In Marshall’s Souvenir series, black figures with glittery wings hold lonely vigils in their living rooms while the image of that trinity—JFK, RFK, MLK— hovers on their walls in a cloud. In other paintings, life goes on: It’s not just the museum walls at stake. In one gallery are two touching scenes of couples— Slow Dance (1992–93) and Could This Be Love (1992)—set in bedrooms and laced with the melodies of popular songs. These are made around the same time as Marshall’s Garden Project, a major series of exterior scenes of housing projects in Los Angeles and Chicago. The flowers of the wallpaper and the flowers of the gardens that give the housing projects their aspirational names are stenciled like blood on the walls or like an Andy Warhol silkscreen. It’s in this period that Marshall’s work synthesizes his modernisms—the polyvalent flatness of modernist painting and the built idealism of modernist architecture. Marshall sticks realism and historicity between panes of figure and ground. Indeed, the Garden Project codifies the tragedies of Marshall’s subjects within the disappointments of its form. His referential, postmodern medleys uphold a figuration that has been mistaken for cheerfulness, and for which Marshall is sometimes miscategorized as a painter of modern life. (True, his pictures are rendered with a warmth that continues to defy the prevailing cynicism or cannibalism of contemporary painting. The figures are enjoying and tending the gardens of dripping rose stencils.) Other works depict figures inside of homes and businesses. His masterworks De Style (1993) and School of Beauty, School of Culture (2012), populate the interiors of a barbershop and beauty school, respectively, with modern versions of Hans Holbein the Younger’s The Ambassadors (1533), vanitas and all. Posters decorate the walls and photos are tucked into the frames of heart-shaped mirrors. Yet Marshall’s work vies for a tradition consigned to the museum interior— an “insider” space. At MOCA, the Garden Project is at the heart of the show’s layout. Seven works from the series are hung in one long room, unstretched, unframed, and stuck up with grommets like a painter’s dropcloths and like tapestries lining a medieval hall.

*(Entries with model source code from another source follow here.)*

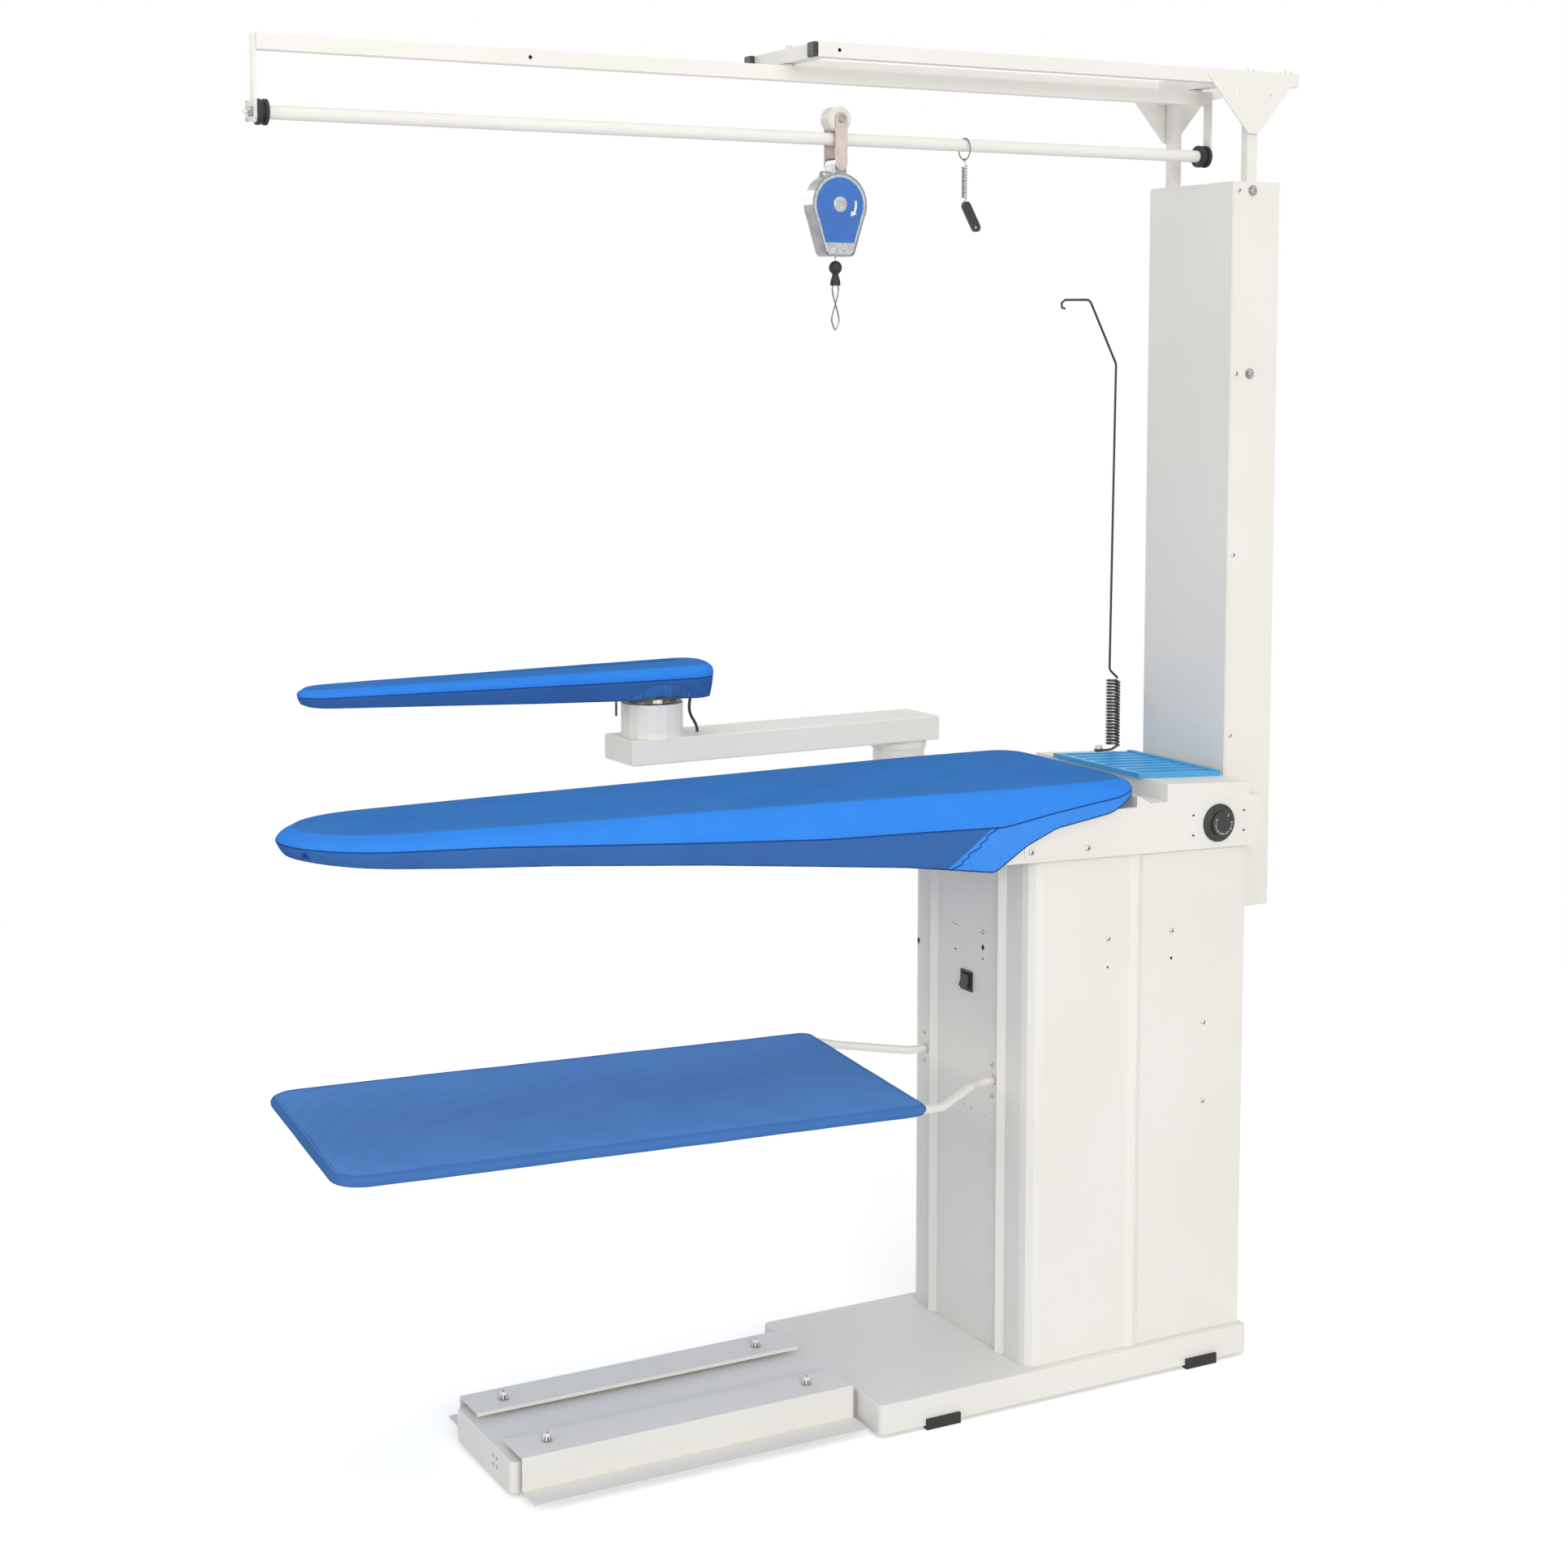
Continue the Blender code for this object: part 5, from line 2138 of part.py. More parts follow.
def stand_on_origin():
    """Moves everything so that the origin is on the floor under the middle of the object."""
    bpy.context.view_layer.update()
    graph = bpy.context.evaluated_depsgraph_get()
    low, high = Vector((math.inf,) * 3), Vector((-math.inf,) * 3)
    for thing in parts.objects:
        if thing.type == "EMPTY":
            continue
        shape = thing.evaluated_get(graph)
        for vertex in shape.to_mesh().vertices:
            place = shape.matrix_world @ vertex.co
            low = Vector(map(min, low, place))
            high = Vector(map(max, high, place))
        shape.to_mesh_clear()
    origin.location = (-(low.x + high.x) / 2, -(low.y + high.y) / 2, -low.z)


def main():
    global parts, cutters, origin
    clear_scene()
    scene = bpy.context.scene
    parts = bpy.data.collections.new(OBJECT_NAME)
    cutters = bpy.data.collections.new("cutters")
    scene.collection.children.link(parts)
    scene.collection.children.link(cutters)
    origin = bpy.data.objects.new("table_origin", None)
    parts.objects.link(origin)
    build_pedals(build_base())
    build_feet()
    build_pedal_switches()
    build_cabinet()
    build_power_switch()
    build_head_floor(build_blower())
    build_head()
    build_dial()
    build_iron_rest()
    build_board()
    build_column()
    build_top_frame()
    build_beam()
    build_rail()
    build_trolley()
    build_hanger()
    build_cord_wire()
    build_sleeve_post()
    build_sleeve_arm()
    build_tray()
    stand_on_origin()


main()
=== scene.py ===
"""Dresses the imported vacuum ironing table: camera, cloth covers, finishes, hardware, light and floor."""
import json
import math

import bmesh
import bpy
import numpy as np
from mathutils import Matrix, Vector

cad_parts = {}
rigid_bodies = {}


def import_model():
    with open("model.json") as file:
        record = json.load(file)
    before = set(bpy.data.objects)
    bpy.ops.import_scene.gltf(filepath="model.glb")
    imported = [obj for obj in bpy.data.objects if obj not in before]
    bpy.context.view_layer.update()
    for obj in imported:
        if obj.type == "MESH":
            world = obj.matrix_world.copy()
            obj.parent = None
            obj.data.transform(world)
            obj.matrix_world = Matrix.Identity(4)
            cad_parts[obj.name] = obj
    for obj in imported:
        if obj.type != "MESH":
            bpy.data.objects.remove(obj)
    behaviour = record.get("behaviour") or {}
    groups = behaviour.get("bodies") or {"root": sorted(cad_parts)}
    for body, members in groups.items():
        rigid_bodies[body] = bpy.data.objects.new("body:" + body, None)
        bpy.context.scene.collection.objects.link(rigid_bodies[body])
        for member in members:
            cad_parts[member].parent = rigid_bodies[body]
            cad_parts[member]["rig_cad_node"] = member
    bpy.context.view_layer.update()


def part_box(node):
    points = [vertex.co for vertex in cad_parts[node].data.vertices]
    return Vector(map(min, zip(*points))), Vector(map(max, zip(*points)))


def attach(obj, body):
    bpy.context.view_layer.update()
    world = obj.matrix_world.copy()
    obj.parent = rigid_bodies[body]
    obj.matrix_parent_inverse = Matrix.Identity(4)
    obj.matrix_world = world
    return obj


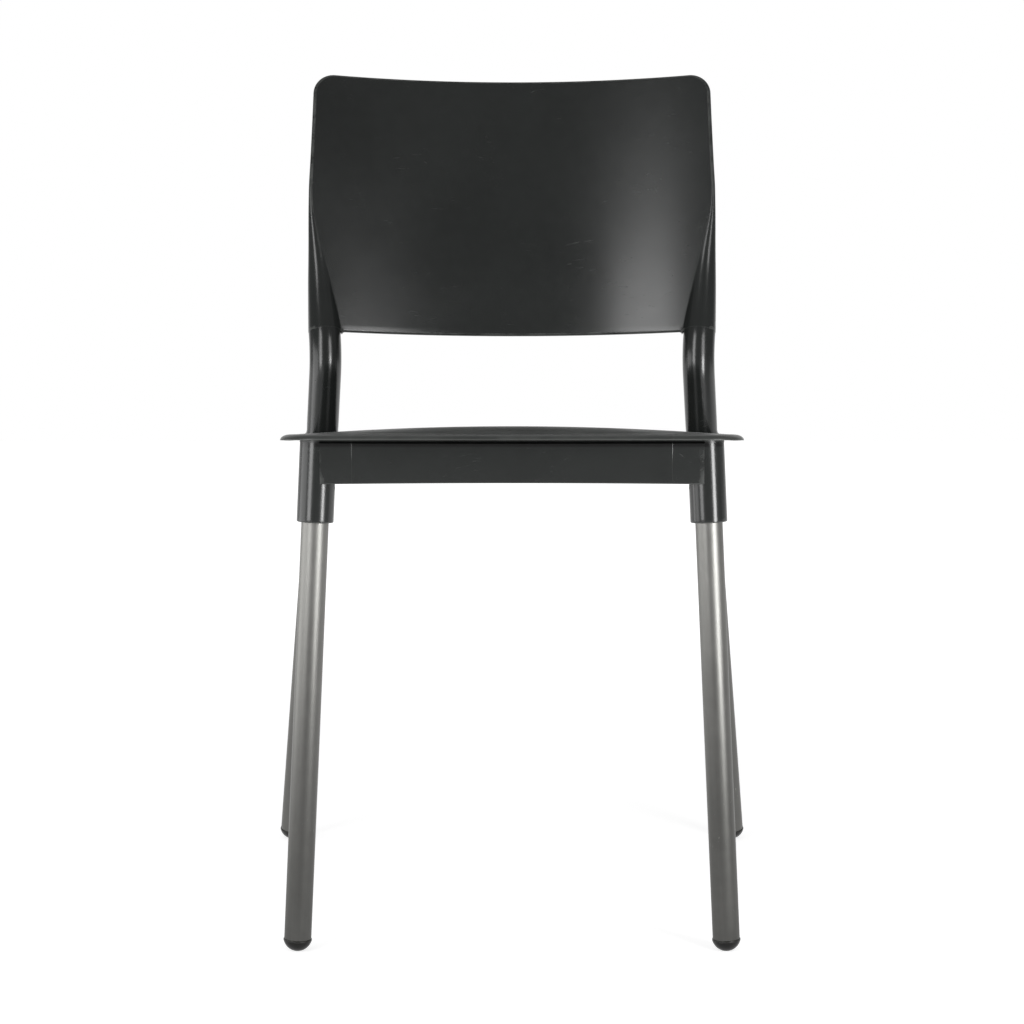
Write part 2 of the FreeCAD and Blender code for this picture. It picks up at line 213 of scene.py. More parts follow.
class Builder:
    """Collects vertices and faces, then makes one piece of them."""

    def __init__(self):
        self.points = []
        self.faces = []

    def grid(self, rows, closed=False):
        start = len(self.points)
        for row in rows:
            self.points.extend(tuple(p) for p in row)
        self.faces.extend(grid_faces(len(rows), len(rows[0]), start, closed))

    def cap(self, ring):
        """Closes a ring with a fan round its middle."""
        start = len(self.points)
        self.points.extend(tuple(p) for p in ring)
        self.points.append(tuple(np.mean(np.array([tuple(p) for p in ring]), axis=0)))
        count = len(ring)
        for j in range(count):
            self.faces.append((start + j, start + (j + 1) % count, start + count))

    def mirror(self):
        """Adds the other side's copy of everything so far."""
        start = len(self.points)
        self.points.extend([(-x, y, z) for x, y, z in self.points])
        self.faces.extend([tuple(start + i for i in reversed(face)) for face in self.faces])

    def piece(self, name, material, slot, replaced, sharp_deg=40):
        mesh = bpy.data.meshes.new(name)
        mesh.from_pydata(self.points, [], self.faces)
        work = bmesh.new()
        work.from_mesh(mesh)
        bmesh.ops.remove_doubles(work, verts=work.verts, dist=2e-6)
        bmesh.ops.dissolve_degenerate(work, edges=work.edges, dist=1e-6)
        bmesh.ops.recalc_face_normals(work, faces=work.faces)
        work.to_mesh(mesh)
        work.free()
        mesh.shade_smooth()
        mesh.set_sharp_from_angle(angle=math.radians(sharp_deg))
        mesh.materials.append(material)
        mark_edges(mesh)
        piece = bpy.data.objects.new(name, mesh)
        bpy.context.scene.collection.objects.link(piece)
        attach(piece, "root")
        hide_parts(replaced)
        return piece


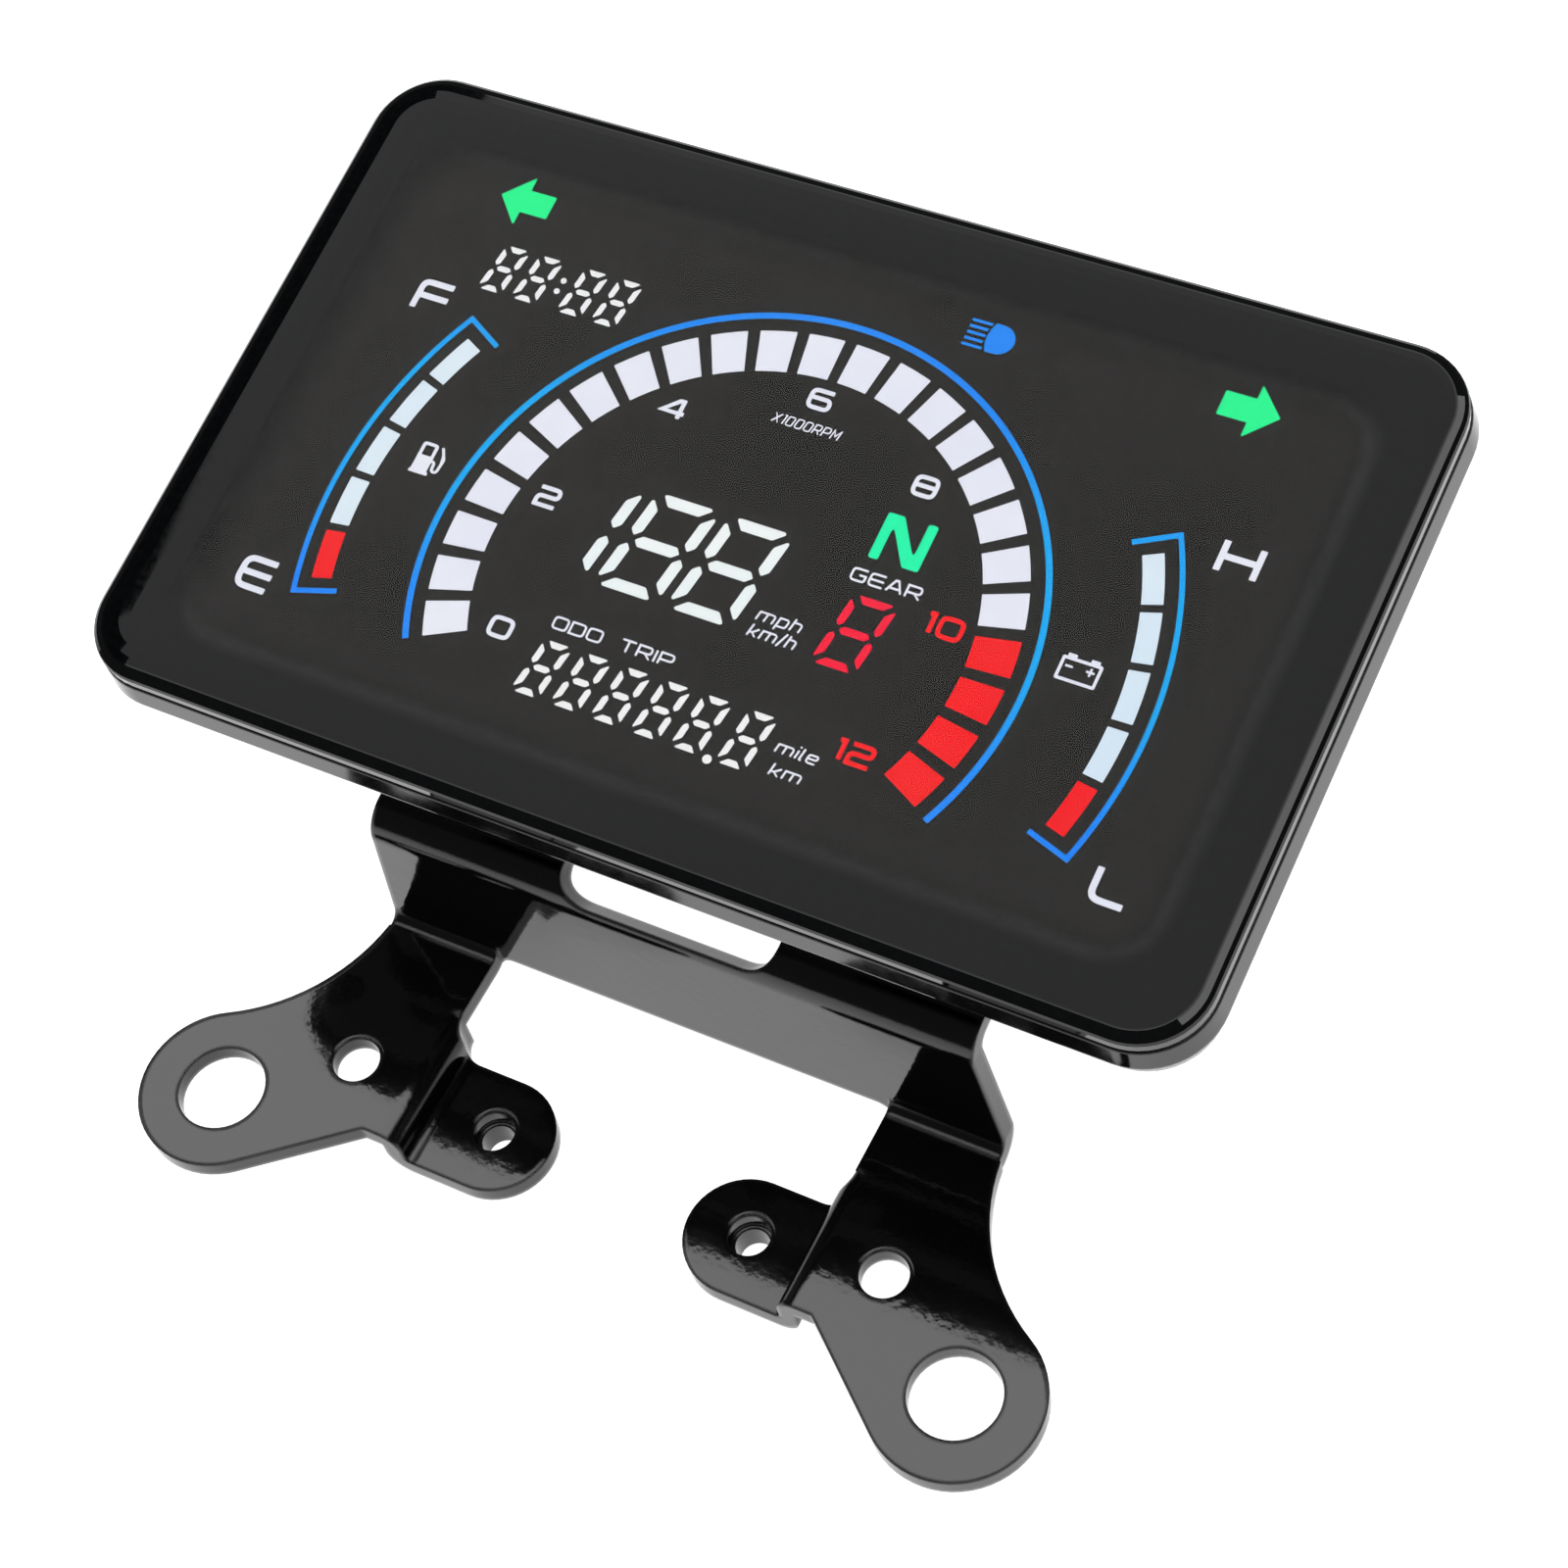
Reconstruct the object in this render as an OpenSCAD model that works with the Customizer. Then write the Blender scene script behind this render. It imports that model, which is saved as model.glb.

Self-Portrait of the Artist as a Super Model (1994) bears a background of stenciled roses, like wallpaper that pops to the surface. The artist renders himself with black paint. His lips are rose red, and a blonde, translucent “wig” drapes across his head like bundled brushstrokes. Behind him is the nimbus of a religious icon. At MOCA, this is the leftmost picture on the first wall of the show; the rightmost is Marshall’s originary Portrait of the Artist as a Shadow of his Former Self. The show opens with several of Marshall’s “invisible men,” which is the chronological start of his mature work but also throws into ironic relief a visibility which, especially here on the retrospective’s third stop (after Chicago and New York), is now close to total. Between these two works is the much larger Portrait of the Artist & a Vacuum (1981). Of the permutations of the invisible man motif, only Portrait of the Artist & a Vacuum shares with Black Artist (Studio View) the sense of a diegetic collage—a picture-in-picture and art-historical pastiche composed not at the level of the painting’s surface but within its mise-en-scene. In the picture, a smaller version of Marshall’s 1980 portrait ornaments a room: portrait of the artist as décor. The painting has the sense of destiny fulfilled. It is a at, knowing piece of art, preordained to the wall, that speaks to the baggy drudgery of domestic life and the vulnerability of breathing things to history’s arrows. Yet Marshall wedges a space between the work and the wall—a space that can’t be seen. Like Black Artist (Studio View), the small picture in Portrait of the Artist & a Vacuum contrasts with its immediate context; the black light in the photograph is blown out by the white light of the museum, and the white border of the deep black Portrait of the Artist is set against red wallpaper, hung above the chore, the only other object in the room: a big unplugged green-gray machine. And this whole picture, again, hangs on the museum wall, where it was always meant to go.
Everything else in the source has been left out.